12. Taking all these considerations into account, we believe that this application should be withdrawn so that a properly phased plan for educational provision and the traffic implications of that phasing can be included in any revised application. We further believe that no justification has been made for the loss of open space which would result or the loss of the Bourne Brook corridor as a potential nature reserve. There ought surely to be space for a single school of this size within the parts of ASR’s 3-5 which have already been zoned for development. We can only assume that, as has happened with the provision of the secondary school on BSN, the desire of HCC’s estates department to maximise the development gain from its property portfolio has taken priority over providing additional school places at the time they are needed.

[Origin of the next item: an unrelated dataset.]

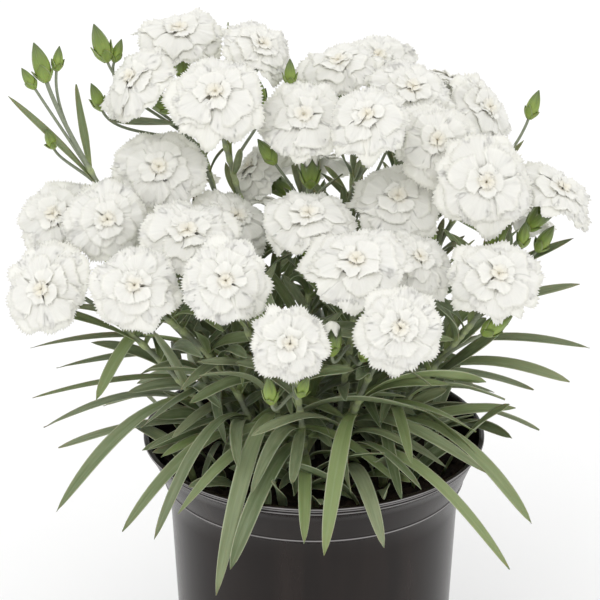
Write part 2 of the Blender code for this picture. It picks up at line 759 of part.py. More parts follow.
def mesh_from(name, points, faces):
    """A mesh whose faces all point outwards."""
    mesh = bpy.data.meshes.new(name)
    mesh.from_pydata([tuple(point) for point in points], [], faces)
    body = bmesh.new()
    body.from_mesh(mesh)
    bmesh.ops.recalc_face_normals(body, faces=body.faces)
    bmesh.ops.triangulate(body, faces=body.faces)
    body.to_mesh(mesh)
    body.free()
    return mesh


def whorl_edge(reach, height, turn, chance):
    """The toothed edge of a whorl of six petals: 24 points, notched between petals, waved up and down."""
    turns = np.arange(24) * 2 * math.pi / 24 + turn
    toothed = np.tile((0.86, 1.0, 0.93, 0.99), 6) * (1 + chance.uniform(-0.04, 0.04, 24))
    waved = np.tile((-1.6, 0.9, -0.4, 1.1), 6) * MM + np.repeat(chance.uniform(-1.0, 1.0, 6), 4) * MM
    spread = reach * toothed
    return np.stack((spread * np.cos(turns), spread * np.sin(turns), height + waved), axis=1)


def whorl_valley(reach, height, turn, chance):
    """The fold between two whorls: 12 points, near a circle."""
    turns = np.arange(12) * 2 * math.pi / 12 + turn
    spread = reach * (1 + chance.uniform(-0.06, 0.06, 12))
    return np.stack((spread * np.cos(turns), spread * np.sin(turns), np.full(12, height)), axis=1)


def make_bloom(number, bloom, collection, material):
    """A double bloom: three whorls of toothed petals, one inside the other, over a narrow neck."""
    chance = np.random.default_rng(300 + number)
    spread = bloom.width / 2 * MM
    turn = chance.uniform(0, math.pi / 3)
    half_petal = math.pi / 6
    rings = (
        whorl_valley(4.2 * MM, 0.0, turn, chance)[::2],
        whorl_edge(spread, 9.5 * MM, turn, chance),
        whorl_valley(spread * 0.56, 8.6 * MM, turn, chance),
        whorl_edge(spread * 0.78, 13.5 * MM, turn + half_petal, chance),
        whorl_valley(spread * 0.32, 11.2 * MM, turn + half_petal, chance)[::2],
        whorl_edge(spread * 0.47, 16.0 * MM, turn, chance)[::2],
    )
    name = f"bloom_{number:02d}"
    mesh = mesh_from(name, *stitch(rings, (0.0, 0.0, 0.0), (0.0, 0.0, 10.5 * MM)))
    shade(mesh, 50)
    made = add_object(name, mesh, collection, material)
    made.location = Vector(bloom.foot)
    made.rotation_euler = Vector(bloom.axis).to_track_quat("Z", "Y").to_euler()
    return made


def leaf_mesh(leaf):
    """A leaf from a pointed root inside its stem to its tip: flat above, with a keel underneath."""
    share = np.array(leaf.stations())
    line, sideways, face = leaf.directions(share)
    half = leaf.half_width(share)[:, None]
    keel = np.linspace(1.1, 0.7, len(share))[:, None] * MM
    left, right, under = line - sideways * half, line + sideways * half, line - face * keel
    rings = [np.stack(ring) for ring in zip(left, right, under)]
    return mesh_from("leaf", *stitch(rings, leaf.root, leaf.tip))


def tube_mesh(points, radii):
    """A stem along a line of points, made as a bevelled curve with six sides and turned into a mesh."""
    curve = bpy.data.curves.new("stem_line", "CURVE")
    curve.dimensions = "3D"
    curve.bevel_depth = 1.0 * MM
    curve.bevel_resolution = 1
    curve.use_fill_caps = True
    line = curve.splines.new("POLY")
    line.points.add(len(points) - 1)
    for knot, point, radius in zip(line.points, points, radii):
        knot.co = (*point, 1.0)
        knot.radius = radius / MM
    made = bpy.data.objects.new("stem_line", curve)
    bpy.context.scene.collection.objects.link(made)
    mesh = evaluated_mesh(made)
    bpy.data.objects.remove(made)
    bpy.data.curves.remove(curve)
    return mesh


def branch_mesh(branch, end, knots, sink):
    """A branch as a tapered tube that ends in its cup or bud; a main one starts down in its hole."""
    points = list(branch.points(knots))
    radii = list(np.linspace(branch.foot_radius, branch.tip_radius, knots))
    for distance, radius in end.profile():
        points.append(end.foot + end.axis * distance)
        radii.append(radius)
    if sink:
        points.insert(0, points[0] - np.array((0, 0, 2 * MM + SOCKET_DEPTH)))
        radii.insert(0, STEM_RADIUS)
    return tube_mesh(points, radii)


def keep_main_body(mesh):
    """Drops the loose scraps and sealed hollows that a union can leave, keeping the largest body."""
    body = bmesh.new()
    body.from_mesh(mesh)
    left = set(body.verts)
    groups = []
    while left:
        group, edge = set(), [left.pop()]
        while edge:
            point = edge.pop()
            group.add(point)
            joined = [link.other_vert(point) for link in point.link_edges]
            fresh = [other for other in joined if other in left]
            left.difference_update(fresh)
            edge.extend(fresh)
        groups.append(group)
    groups.sort(key=len)
    for group in groups[:-1]:
        bmesh.ops.delete(body, geom=list(group), context="VERTS")
    bmesh.ops.triangulate(body, faces=body.faces)
    body.to_mesh(mesh)
    body.free()


def fused(name, meshes, collection, material):
    """One body from overlapping closed meshes, by a Boolean union on a collection of the others."""
    others = bpy.data.collections.new(name + "_parts")
    bpy.context.scene.collection.children.link(others)
    for index, mesh in enumerate(meshes[1:]):
        add_object(f"{name}_part_{index}", mesh, others)
    made = add_object(name, meshes[0], collection, material)
    union = made.modifiers.new("Union", "BOOLEAN")
    union.operation = "UNION"
    union.operand_type = "COLLECTION"
    union.collection = others
    union.solver = "MANIFOLD"
    whole = settled(made, material)
    for part in list(others.objects):
        bpy.data.objects.remove(part)
    bpy.data.collections.remove(others)
    keep_main_body(whole)
    shade(whole, 50)
    return made


def make_stem(plant, stem, collection, material):
    """A leafy stem: its branches, cups, buds and leaves, fused."""
    grown = list(zip(plant.branches[stem], plant.ends[stem]))
    meshes = [branch_mesh(*grown[0], MAIN_KNOTS, True)]
    meshes += [branch_mesh(branch, end, FORK_KNOTS, False) for branch, end in grown[1:]]
    meshes += [leaf_mesh(leaf) for leaf in plant.leaves[stem]]
    return fused(f"stem_{stem:02d}", meshes, collection, material)


def main():
    """Clears the scene and builds the plant and its pot."""
    for old in list(bpy.data.objects):
        bpy.data.objects.remove(old)
    parts = bpy.data.collections.new("dianthus")
    cutters = bpy.data.collections.new("cutters")
    bpy.context.scene.collection.children.link(parts)
    bpy.context.scene.collection.children.link(cutters)
    plant = Plant()
    root = bpy.data.objects.new("dianthus_root", None)
    parts.objects.link(root)
    pieces = [make_pot(parts), make_soil(plant, parts, cutters)]
    petals = finish("petal_white", (0.86, 0.85, 0.80), 0.6)
    pieces += [make_bloom(index + 1, bloom, parts, petals) for index, bloom in enumerate(plant.blooms)]
    green = finish("leaf_green", (0.09, 0.16, 0.07), 0.5)
    pieces += [make_stem(plant, stem, parts, green) for stem in plant.feet]
    for piece in pieces:
        piece.parent = root


main()
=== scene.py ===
"""The looks of a double white dianthus in a dark nursery pot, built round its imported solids.

The plan of the plant, where each bloom, fork, bud and leaf stands, follows the same rules and seeds as
the solids, so every piece lies where the node that it stands for lies. Metres, +Z up, front at -Y.
"""

import itertools
import logging
import math
from collections.abc import Iterable, Iterator
from dataclasses import dataclass, field
from enum import Enum
from typing import NamedTuple

import bpy
import numpy as np
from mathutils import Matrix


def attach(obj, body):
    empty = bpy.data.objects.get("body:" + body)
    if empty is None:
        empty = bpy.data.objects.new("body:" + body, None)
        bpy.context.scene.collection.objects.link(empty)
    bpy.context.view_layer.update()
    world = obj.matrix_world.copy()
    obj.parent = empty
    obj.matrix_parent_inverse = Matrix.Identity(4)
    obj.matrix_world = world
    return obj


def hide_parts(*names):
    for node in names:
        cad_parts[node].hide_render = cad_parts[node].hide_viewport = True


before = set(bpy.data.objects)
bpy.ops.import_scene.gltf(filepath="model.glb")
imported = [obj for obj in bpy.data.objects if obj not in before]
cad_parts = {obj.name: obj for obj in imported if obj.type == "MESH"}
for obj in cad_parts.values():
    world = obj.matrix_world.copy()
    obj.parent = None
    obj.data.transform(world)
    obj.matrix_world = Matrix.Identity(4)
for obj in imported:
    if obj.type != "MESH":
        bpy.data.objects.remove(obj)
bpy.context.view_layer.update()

LOG = logging.getLogger("dianthus")
MM = 0.001
SEAT_GAP = 0.3 * MM
Points = np.ndarray
Faces = list[np.ndarray]
Stop = tuple[float, float]
Socket = bpy.types.NodeSocket
Material = bpy.types.Material
UP = np.array((0.0, 0.0, 1.0))

# An arching leaf bends at this share of its size, and an added one's bend may move aside by the next.
BEND_SHARE = 0.45
SWAY = 0.18

# How deep light passes into leaves and cups.
LEAF_PASSING_DEPTH = 0.8 * MM


class Bloom(NamedTuple):
    """A bloom: its stem, its middle in the front view, its depth, its lean and its width (mm, degrees)."""

    stem: int
    across: float
    up: float
    depth: float
    toward: float
    tilt: float
    width: float


class BudState(Enum):
    """How far a bud has opened."""

    CLOSED = 0
    SHOWING = 1


class Bud(NamedTuple):
    """A bud: its stem, its middle in the front view, its depth, its lean, its length and its state."""

    stem: int
    across: float
    up: float
    depth: float
    toward: float
    tilt: float
    length: float
    state: BudState = BudState.CLOSED


class LongLeaf(NamedTuple):
    """A long leaf: its stem, the height of its root, its tip in the front view, its width and its arch."""

    stem: int
    height: float
    across: float
    up: float
    depth: float
    width: float
    arch: float


BLOOMS = tuple(
    Bloom(*row)
    for row in (
        (1, -60, 131, 45, -100, 15, 46), (1, -81, 108, 25, -150, 45, 43), (2, -42, 101, 15, -95, 40, 48),
        (2, -21, 124, 50, -40, 35, 40), (3, 2, 89, 5, -90, 35, 46), (5, 35, 89, 2, -110, 35, 41),
        (10, -70, 64, -12, -95, 45, 46), (4, 20, 115, 50, -120, 20, 42), (4, 39, 118, 62, -90, 25, 42),
        (5, 55, 103, 35, -70, 35, 42), (6, 75, 105, 60, 30, 35, 38), (6, 90, 94, 35, -30, 55, 42),
        (7, 68, 78, 14, -85, 50, 43), (8, 92, 58, -8, -80, 60, 48), (9, 128, 52, 10, -25, 35, 42),
        (3, -21, 64, 20, -160, 50, 36), (11, -121, 41, 0, -115, 50, 42), (11, -96, 39, -22, -90, 55, 42),
        (12, -126, 5, -28, -120, 65, 46), (13, -82, 6, -62, -95, 55, 43), (14, -56, 31, -36, -90, 30, 48),
        (14, -33, 38, -12, -50, 30, 42), (15, -37, 9, -74, -90, 60, 43), (16, 4, 39, -22, -90, 22, 44),
        (7, 49, 48, -26, -90, 30, 49), (17, 28, 16, -54, -90, 27, 52), (17, 58, 18, -36, -60, 35, 38),
        (18, 98, 10, -46, -75, 38, 45), (19, -5, -22, -98, -90, 65, 38), (20, 50, -14, -92, -90, 65, 41),
        (10, -100, 50, 36, 150, 35, 40), (22, -30, 46, 78, 120, 30, 42), (22, -64, 58, 92, 115, 35, 44),
        (22, 8, 66, 104, 90, 35, 44), (6, 66, 58, 96, 75, 40, 44), (8, 108, 44, 62, 40, 45, 42),
    )
)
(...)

13. If, nevertheless, the Council decides to grant itself planning permission, it needs to attach effective conditions about timing to that permission. The applicant ‘offers’ as a condition that development should start within 5 years of the issue of the notice. This is in fact no more than a standard term that applies to any planning permission, and failure to observe it causes the permission to lapse. Merely putting in some foundations before the deadline is then sufficient to make permission indefinite.

14. Instead what is needed is a condition requiring that the school is ready for occupation no later than 4 years after the issue of the notice so as to minimise the gap between the ASR 5 houses being occupied and the school opening. Furthermore, no application for housing on the sites to be released as a result this application should be entertained until it is clear that the school will indeed be ready for occupation within the time specified in this condition. This will enable a 1 FE school to be built on ASR 5 if the provision of a 3 FE school drifts off into the indefinite future.

15. I am copying this letter to County Councillors Barfoot and Woodward, District Councillors Warnell and Gary Jones, Stephen Tapper at EHDC’s Planning Department and James Parker CEO of Bishop’s Stortford Town Council.